Hindi films play an important role in popular culture. The dialogues and songs of Hindi films use Khari Boli and Hindi-Urdu in general, but the intermittent use of various dialects such as Awadhi, Rajasthani, Bhojpuri, and quite often Bambaiya Hindi, as also of many English words, is common.

Alam Ara (1931), which ushered in the era of "talkie" films in India, was a Hindi film. This film had seven songs in it. Music soon became an integral part of Hindi cinema. It is a very important part of popular culture and now comprises an entire genre of popular music. So popular is film music that songs filmed even 50–60 years ago are a staple of radio/TV and are generally very familiar to an Indian.

Hindi movies and songs are popular in many parts of Northern India, such as Punjab, Gujarat and Maharashtra, that do not speak Hindi as a native language. Indeed, the Hindi film industry is largely based at Mumbai, in the Marathi-speaking state of Maharashtra. Hindi films are also popular abroad, especially in Pakistan, Afghanistan, Nepal, Bangladesh, Thailand, Iran and the UK. These days Hindi movies are released worldwide and have good viewership in the Americas, Europe and Middle Eastern countries.

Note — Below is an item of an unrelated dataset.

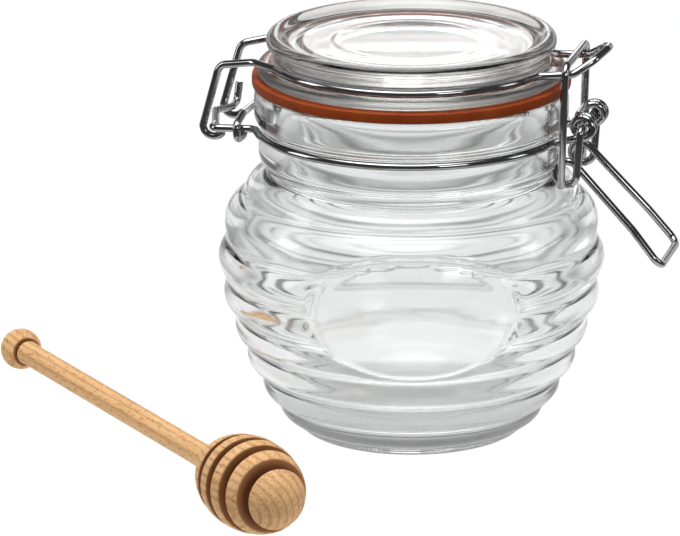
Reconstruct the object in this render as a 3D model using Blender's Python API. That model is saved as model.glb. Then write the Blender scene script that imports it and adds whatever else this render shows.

The role of radio and television in propagating Hindi beyond its native audience cannot be overstated. Television in India was introduced and controlled by the central government until the proliferation of satellite TV made regulation unenforceable. During the era of control, Hindi predominated on both radio and TV, enjoying maximum air-time than any other Indian language. After the advent of satellite TV, several private channels emerged to compete with the government's official TV channel. Today, a large number of satellite channels provide viewers with much variety in entertainment. These include soap operas, detective serials, horror shows, dramas, cartoons, comedies, Hindu mythology and documentaries.